● INSTRUCTION: Only the lines from the one containing "bake_transform(tail)" through the final line of the material below should be output, exactly as they stand.

─── DATA PROVIDED ───

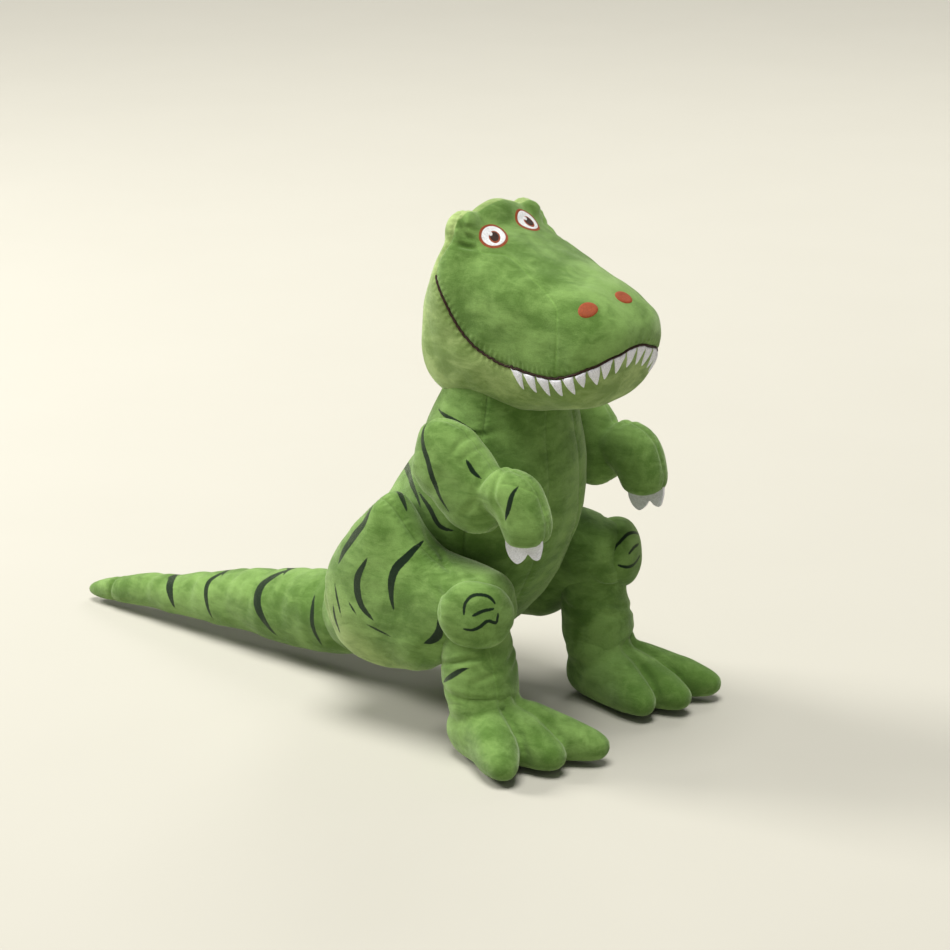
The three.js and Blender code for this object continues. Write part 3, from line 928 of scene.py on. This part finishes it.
ARM_SEAMS = [
    ([(232, 141, 452), (300, 142, 455), (352, 142, 410), (392, 142, 404), (440, 142, 396),
      (474, 142, 352), (440, 142, 310), (380, 142, 312), (330, 142, 322)], 1.0),
]
ARM_FOLDS = [
    ([(388, 122, 408), (390, 160, 391), (393, 174, 380), (404, 173, 365), (410, 169, 346)], 2.6, 4),
    ([(372, 122, 410), (366, 158, 402), (358, 172, 388)], 3.2, 5),
    ([(330, 130, 452), (322, 152, 444), (318, 168, 428)], 2.0, 4),
    ([(346, 128, 436), (338, 154, 432), (332, 170, 420)], 2.0, 4),
    ([(340, 172, 352), (352, 170, 366), (358, 168, 380)], 2.0, 5),
]
ARM_STRIPES = [
    ([(258, 150, 470), (268, 170, 442), (284, 177, 416), (293, 178, 393), (304, 175, 369),
      (317, 167, 351)], 8.5),
    ([(338, 165, 427), (343, 165, 421), (350, 165, 412), (362, 163, 404)], 6.5),
    ([(420, 158, 402), (417, 166, 394), (415, 172, 377), (409, 173, 356)], 7),
    ([(328, 166, 314), (334, 164, 308)], 6),
]
ARM_STITCHING = [
    [(400, 167, 404), (428, 155, 398), (440, 142, 384), (447, 139, 363), (447, 134, 338)],
]
for side, sign in SIDES:
    arm = stuffed(f"arm_plush_{side}", [
        loft(mirrored(ARM, sign)), loft(mirrored(HAND, sign), blunt=5),
    ], rounds=8)
    finish_skin(arm, on_side(ARM_SEAMS, sign), on_side(ARM_FOLDS, sign), on_side(ARM_STRIPES, sign),
                [mirrored(line, sign) for line in ARM_STITCHING], seed=7 + sign)
    declare(arm, f"arm_{side}", plush,
            [f"arm_outer_panel_{side}", f"arm_inner_panel_{side}", f"arm_filling_{side}"])
    claws = claw_felt(f"claws_felt_{side}", sign * CLAWS_Y)
    declare(claws, f"arm_{side}", felt, [f"claws_{side}"])

# ---- Legs ----------------------------------------------------------------------------------------
THIGH = [
    (86, 186, 190, 2), (89, 168, 208, 20), (96, 148, 234, 33), (106, 129, 256, 41),
    (118, 114, 271, 47), (140, 99, 301, 52), (165, 93, 327, 54), (190, 92, 348, 55),
    (212, 95, 332, 55), (232, 98, 308, 55), (260, 104, 286, 54), (290, 124, 276, 52),
    (320, 146, 271, 50), (350, 160, 266, 46), (370, 170, 262, 42), (382, 180, 252, 34),
    (388, 200, 232, 16), (390, 214, 218, 2),
]
THIGH_Y = 140
PALE_FROM_X, PALE_FROM_Z, PALE_BY_X, PALE_BY_Z = 0.130, 0.175, 0.007, 0.010


def haunch_nap(points):
    """The haunch's pile lies paler towards its lower back edge."""
    return (points[:, 2] - PALE_FROM_Z) * PALE_BY_Z + (points[:, 0] - PALE_FROM_X) * PALE_BY_X


HAUNCH_STRIPES = [
    ([(180, 158, 332), (172, 180, 312), (150, 186, 280), (132, 188, 244)], 14),
    ([(190, 192, 266), (173, 195, 225), (180, 194, 196), (202, 194, 177)], 12.5),
    ([(252, 145, 291), (247, 175, 275), (234, 187, 256), (231, 192, 232), (237, 194, 199)], 12),
    ([(127, 188, 218), (143, 191, 168)], 4),
    ([(125, 188, 184), (133, 182, 140)], 5.5),
    ([(156, 193, 196), (172, 194, 179)], 3.5),
    ([(187, 193, 169), (229, 190, 159)], 3.5),
    ([(312, 192, 204), (311, 190, 184), (296, 188, 166), (284, 190, 160)], 13),
    ([(150, 90, 352), (180, 110, 350), (202, 130, 343), (219, 141, 324)], 10),
]
THIGH_SEAMS = [
    ([(300, 168, 278), (250, 158, 306), (180, 156, 344), (110, 156, 306), (76, 156, 240),
      (68, 156, 170)], 1.6),
]
THIGH_FOLDS = [
    ([(268, 130, 288), (278, 142, 279), (296, 158, 272), (314, 168, 262)], 3.0, 4),
    ([(300, 192, 250), (316, 192, 232), (322, 190, 206)], 2.5, 5),
    ([(250, 150, 100), (290, 186, 130), (306, 190, 160)], 2.5, 6),
    ([(210, 150, 88), (262, 186, 120), (292, 192, 168)], 2.0, 6),
    ([(96, 150, 220), (104, 172, 190), (118, 178, 150)], 2.0, 6),
    ([(372, 102, 206), (384, 118, 192), (390, 134, 184)], 2.4, 4),
    ([(366, 98, 186), (378, 112, 176), (384, 128, 172)], 2.2, 4),
    ([(236, 120, 304), (258, 136, 296), (286, 146, 276)], 1.8, 5),
    ([(330, 176, 262), (342, 168, 268), (356, 158, 268)], 1.8, 4),
]
KNEE_MARKS = {
    "right": [
        [(358, -196, 221), (358, -193, 235), (367, -187, 247), (378, -182, 249), (387, -177, 246),
         (393, -174, 238)],
        [(371, -193, 221), (384, -186, 229), (393, -177, 231)],
        [(358, -196, 200), (371, -193, 201), (380, -190, 206), (389, -183, 215), (395, -174, 211),
         (396, -171, 223)],
    ],
    "left": [
        [(378, 132, 226), (387, 131, 240), (391, 145, 250), (391, 160, 248), (386, 172, 240)],
        [(394, 138, 224), (396, 150, 230), (395, 164, 231)],
        [(388, 127, 211), (394, 137, 206), (399, 151, 208), (396, 165, 214)],
    ],
}
KNEE_PAD, KNEE_RISE, KNEE_STROKE = (98, 96), 0.012, 4.8
KNEE_AT = {"right": (0.353, -0.163, 0.211), "left": (0.357, 0.158, 0.214)}
SHIN = [
    (338, 140, 250, 42, 44), (338, 140, 165, 45, 47), (344, 140, 112, 50, 51),
    (350, 140, 78, 49, 49), (350, 140, 40, 44, 44),
]
SHIN_FOLDS = [
    ([(298, 170, 132), (318, 184, 138), (350, 188, 150), (378, 176, 158)], 4.6, 4),
    ([(360, 184, 118), (384, 170, 131), (392, 150, 136)], 2.4, 5),
    ([(376, 98, 160), (386, 122, 150), (392, 143, 143)], 2.8, 5),
    ([(372, 98, 143), (384, 118, 134), (396, 136, 128)], 2.4, 5),
    ([(300, 100, 150), (336, 90, 140), (370, 100, 146)], 2.6, 5),
    ([(300, 168, 100), (350, 188, 96), (392, 162, 94), (396, 122, 88)], 3.4, 5),
]
SHIN_STRIPES = [([(360, 188, 142), (354, 190, 140), (337, 190, 129), (312, 183, 109)], 7.5)]
SHIN_STITCHING = [[(386, 170, 165), (391, 168, 132), (392, 164, 98)]]
TOES = {
    "right": [(160, -66), (136, 6), (100, 86)],
    "left": [(122, -58), (150, 2), (152, 82)],
}
ANKLE = (350, 140, 84)
# Rows of a toe: share of the way to its tip, height, half width and half height.
TOE_ROWS = [(0.3, 38, 37, 44), (0.7, 31, 29, 32)]
TOE_HEEL, TOE_TIP, TIP_PAST = (38, 42, 44), (24, 26, 23), 2
HEEL_BACK, TIP_SPREAD = 44, 1.02
INSTEP_DROP, INSTEP = 6, (50, 50, 46)
# The crease between two toes: reach from the ankle and height.
CREASE = [(34, 112), (62, 84), (90, 60), (104, 26)]
CREASE_DEPTH, CREASE_WIDTH = 4.0, 6
# The sole is pressed twice: below each height, in metres, depths change by a share.
SOLE_FLAT, FLAT_SHARE = 0.010, 0.35
SOLE_ROUND, ROUND_SHARE = 0.008, 1.35


def press_sole(obj, height, share):
    points = places(obj)
    low = points[:, 2] < height
    points[low, 2] = height - (height - points[low, 2]) * share
    place(obj, points)
    lift_to_floor(obj)


for side, sign in SIDES:
    thigh = stuffed(f"thigh_plush_{side}", [slices(THIGH, sign * THIGH_Y, square=2.3)])
    finish_skin(thigh, on_side(THIGH_SEAMS, sign), on_side(THIGH_FOLDS, sign),
                on_side(HAUNCH_STRIPES, sign), pale=haunch_nap, seed=11 + sign)
    declare(thigh, f"leg_{side}", plush,
            [f"thigh_outer_panel_{side}", f"thigh_inner_panel_{side}",
             f"thigh_filling_{side}"])
    pad = patch(f"knee_plush_{side}", surface(thigh), KNEE_AT[side], (0.80, sign * 0.60, 0.05),
                oval(*KNEE_PAD), KNEE_RISE, rings=26, sides=90, edge=0.55)
    finish_skin(pad, stripes=[(line, KNEE_STROKE) for line in KNEE_MARKS[side]], seed=15 + sign,
                lumps=0.6, taper=0.18)
    declare(pad, f"leg_{side}", plush, [f"knee_pad_{side}"])

    shin = stuffed(f"shin_plush_{side}", [loft(mirrored(SHIN, sign), blunt=4)])
    finish_skin(shin, folds=on_side(SHIN_FOLDS, sign), stripes=on_side(SHIN_STRIPES, sign),
                stitching=[mirrored(line, sign) for line in SHIN_STITCHING], seed=19 + sign)
    declare(shin, f"leg_{side}", plush, [f"shin_skin_{side}", f"shin_filling_{side}"])

    ax, ay, az = ANKLE[0], sign * ANKLE[1], ANKLE[2]
    toes = [ellipsoid((ax, ay, az - INSTEP_DROP), INSTEP)]
    for ahead, outward in TOES[side]:
        toes.append(loft([
            (ax - HEEL_BACK, ay, *TOE_HEEL),
            *[(ax + way * ahead, ay + way * sign * outward, *sizes) for way, *sizes in TOE_ROWS],
            (ax + ahead + TIP_PAST, ay + sign * outward * TIP_SPREAD, *TOE_TIP),
        ], rings=40, sides=32))
    foot = stuffed(f"foot_plush_{side}", toes, rounds=10)
    press_sole(foot, SOLE_FLAT, FLAT_SHARE)
    creases = []
    for (ahead, outward), (ahead_2, outward_2) in zip(TOES[side], TOES[side][1:]):
        x, y = ahead + ahead_2, outward + outward_2
        far = math.hypot(x, y)
        line = [(ax + x / far * r, ay + sign * y / far * r, z) for r, z in CREASE]
        creases.append((line, CREASE_DEPTH, CREASE_WIDTH))
    finish_skin(foot, folds=creases, seed=23 + sign, lumps=0.9)
    press_sole(foot, SOLE_ROUND, ROUND_SHARE)
    declare(foot, f"foot_{side}", plush,
            [f"foot_upper_{side}", f"foot_sole_{side}", f"foot_filling_{side}"])

# ---- Tail ----------------------------------------------------------------------------------------
TAIL = [
    (90, 0, 106, 62, 70), (20, 0, 94, 63, 66), (-56, 0, 82, 58, 61), (-193, 0, 69, 45, 46),
    (-338, 0, 48, 31, 31), (-442, 0, 34, 24, 24), (-502, 0, 21, 19, 18), (-526, 0, 17, 15, 14),
]
TIP_X, TIP_Z, TIP_LEAN, TIP_WIDE, TIP_HIGH = -466, 30, 2, 21, 22
TAIL_SEAMS = [
    ([(TIP_X + TIP_LEAN * math.cos(a), TIP_WIDE * math.sin(a), TIP_Z + TIP_HIGH * math.cos(a))
      for a in np.linspace(0, 6.28, 20)], 1.4),
    ([(0, 0, 28), (-100, 0, 20), (-193, 0, 22), (-338, 0, 17), (-442, 0, 10)], 1.4),
]
TAIL_STRIPES = [
    ([(-350, 16, 78), (-344, -4, 79), (-328, -31, 61), (-319, -31, 37)], 14),
    ([(-238, 24, 114), (-243, -4, 114), (-253, -30, 98), (-247, -42, 71), (-236, -38, 37)], 9),
    ([(-112, 22, 140), (-121, -9, 142), (-140, -36, 122), (-137, -49, 94), (-120, -55, 64),
      (-102, -48, 43)], 15),
    ([(-28, -48, 128), (-24, -57, 105), (-22, -60, 80), (-12, -50, 47)], 8),
]
# Gathers round the tail: where along it, the height of its top there, and half its width.
TAIL_GATHERS = [
    (-30, 150, 66), (-86, 142, 60), (-152, 126, 52), (-204, 112, 46), (-282, 94, 40),
    (-380, 74, 30),
]
GATHER_DEPTH, GATHER_WIDTH = 1.6, 9
tail_folds = [
    ([(x, -half, top * 0.35), (x - 4, -half * 0.7, top * 0.82), (x, 0, top),
      (x + 4, half * 0.7, top * 0.82), (x, half, top * 0.35)], GATHER_DEPTH, GATHER_WIDTH)
    for x, top, half in TAIL_GATHERS
]
tail = stuffed("tail_plush", [loft(TAIL, rings=90, blunt=4)])
finish_skin(tail, TAIL_SEAMS, tail_folds, both_sides(TAIL_STRIPES), seed=29)
lift_to_floor(tail)
declare(tail, None, plush,
        ["tail_base_skin", "tail_base_filling", "tail_end_skin", "tail_tip_skin",
         "tail_end_filling"])
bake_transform(tail)

# ---- Floor ---------------------------------------------------------------------------------------
FLOOR_HALF = 40
ground = Nodes("ground")
ground.finish({
    "Base Color": ground.mix(ground.noise(3.0, 3, 0.5), FLOOR_DARK, FLOOR_LIGHT),
    "Roughness": 0.85,
})
corners = [(x * FLOOR_HALF, y * FLOOR_HALF, 0) for x, y in ((-1, -1), (1, -1), (1, 1), (-1, 1))]
floor = mesh_object("floor", corners, [(0, 1, 2, 3)])
floor.data.materials.append(ground.material)
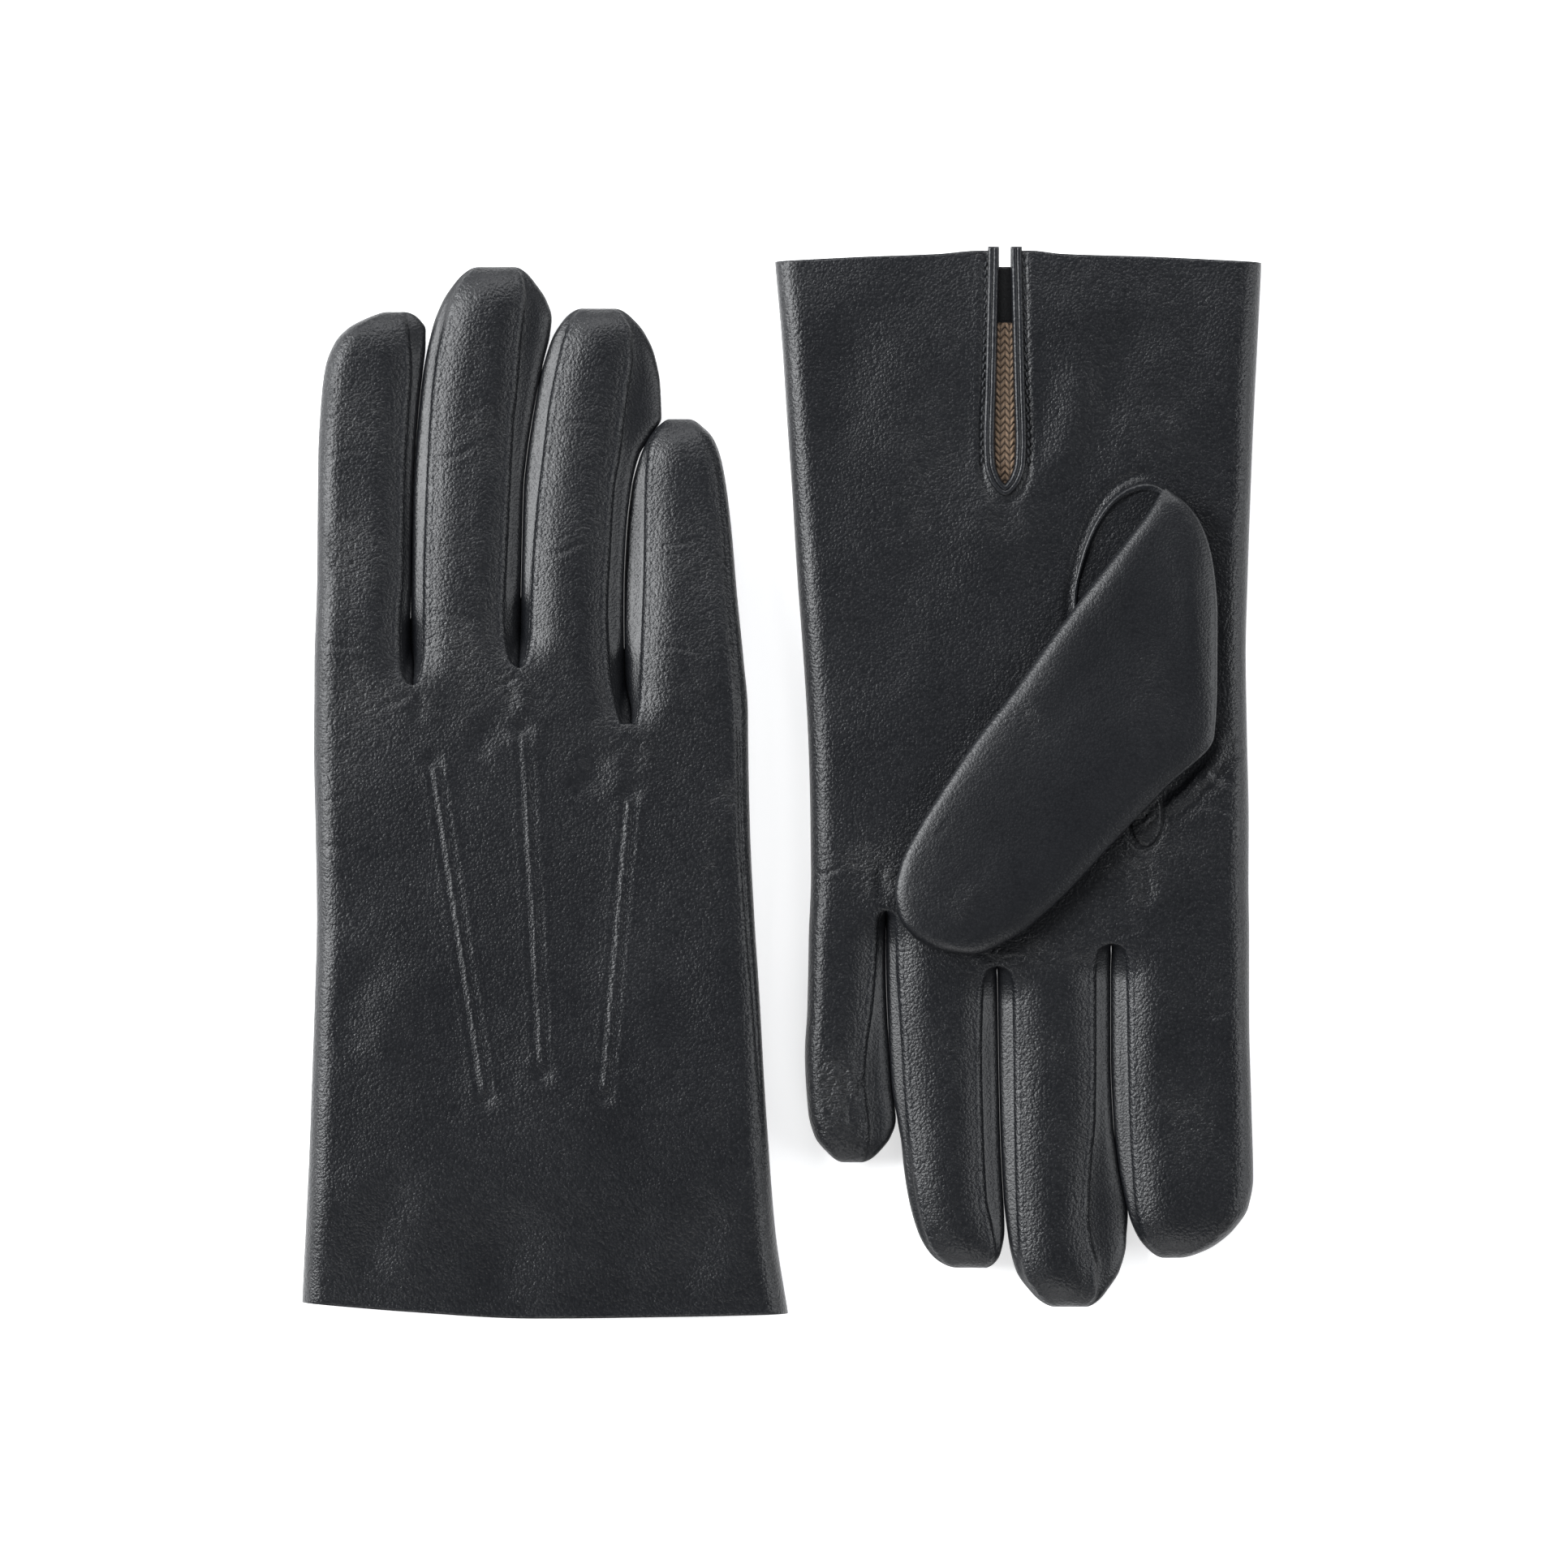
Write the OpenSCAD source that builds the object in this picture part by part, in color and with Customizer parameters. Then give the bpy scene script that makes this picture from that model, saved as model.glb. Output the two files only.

───

● ANSWER TO THIS TASK:
bake_transform(tail)

# ---- Floor ---------------------------------------------------------------------------------------
FLOOR_HALF = 40
ground = Nodes("ground")
ground.finish({
    "Base Color": ground.mix(ground.noise(3.0, 3, 0.5), FLOOR_DARK, FLOOR_LIGHT),
    "Roughness": 0.85,
})
corners = [(x * FLOOR_HALF, y * FLOOR_HALF, 0) for x, y in ((-1, -1), (1, -1), (1, 1), (-1, 1))]
floor = mesh_object("floor", corners, [(0, 1, 2, 3)])
floor.data.materials.append(ground.material)
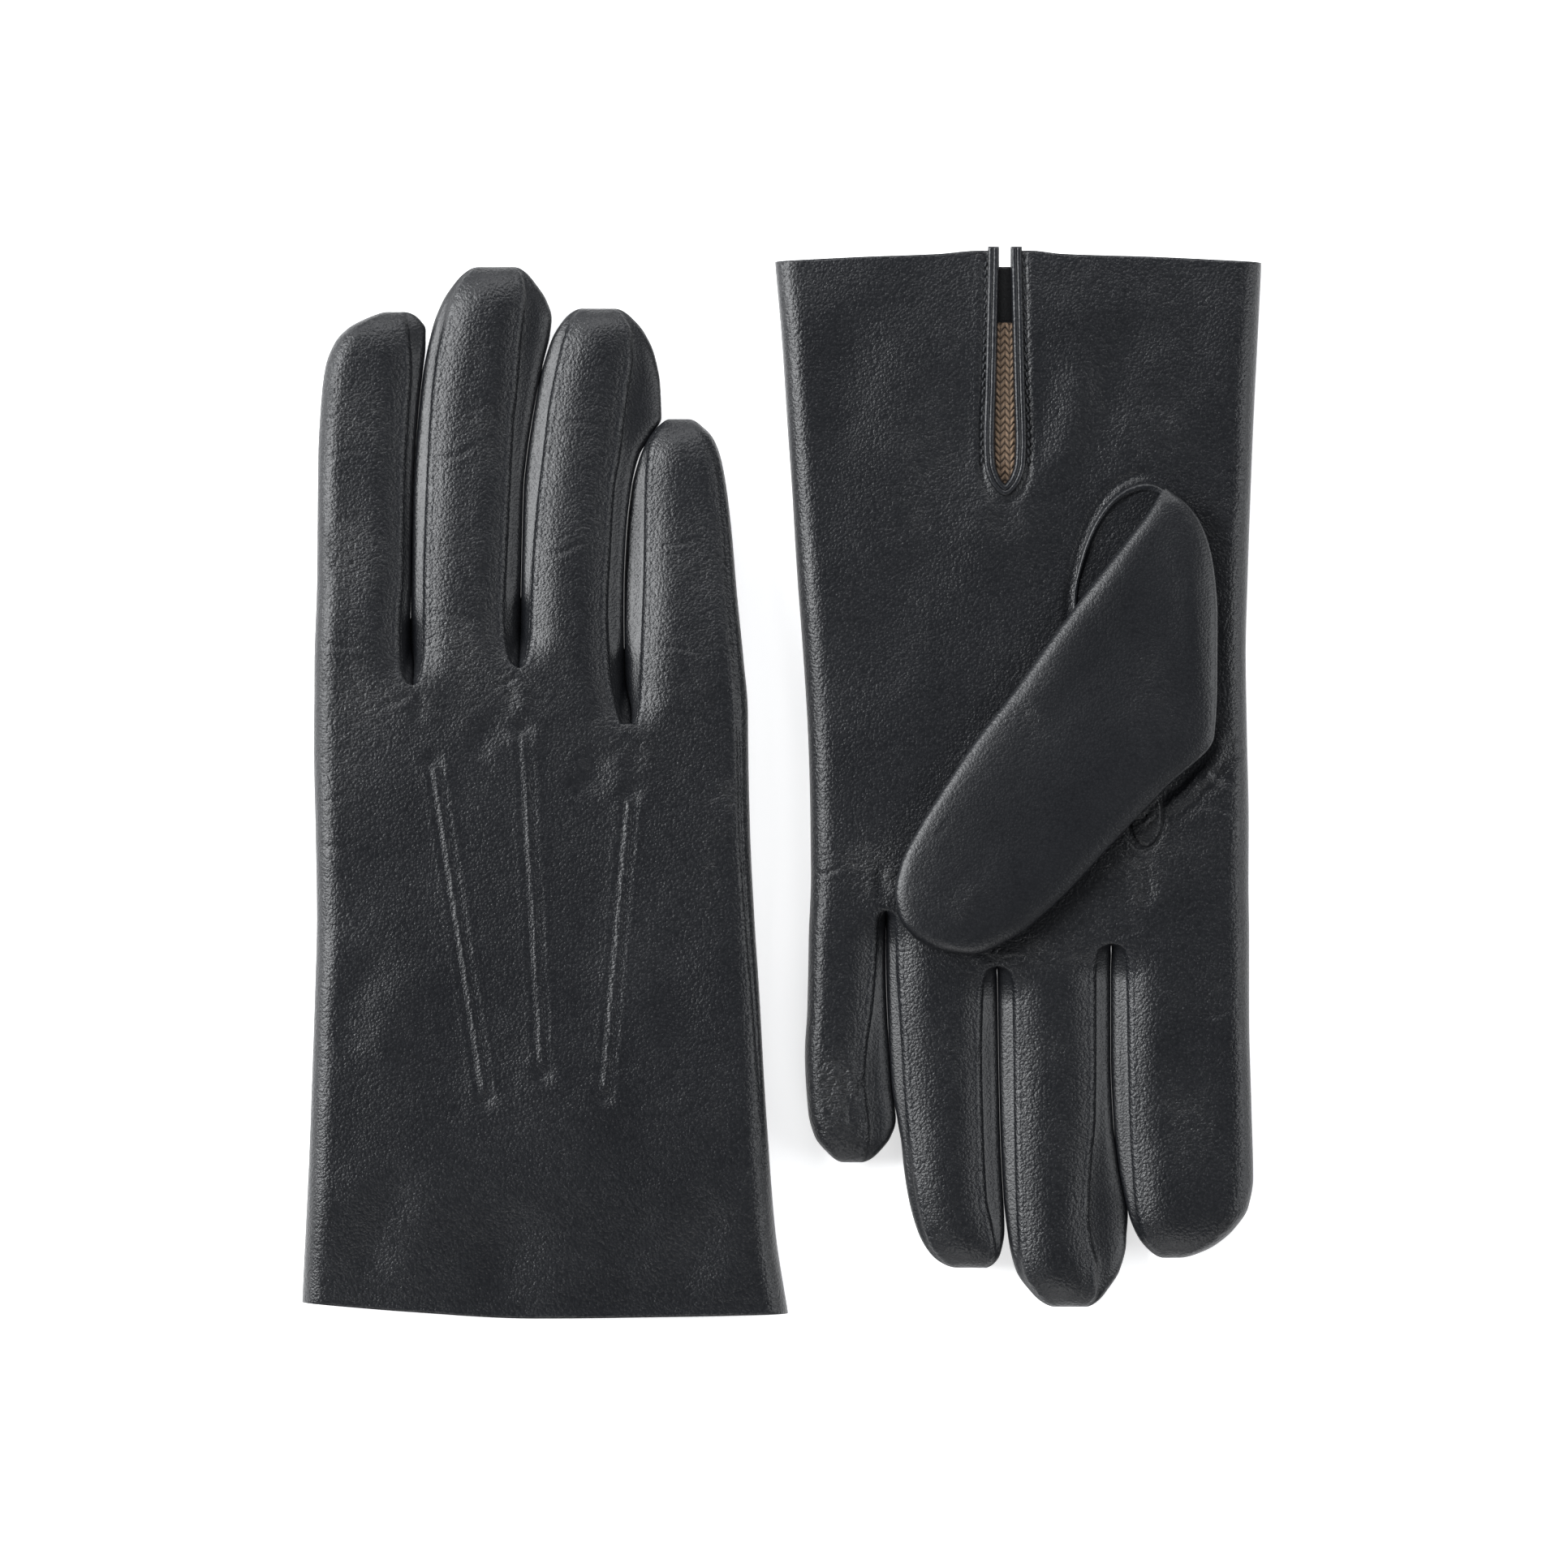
Write the OpenSCAD source that builds the object in this picture part by part, in color and with Customizer parameters. Then give the bpy scene script that makes this picture from that model, saved as model.glb. Output the two files only.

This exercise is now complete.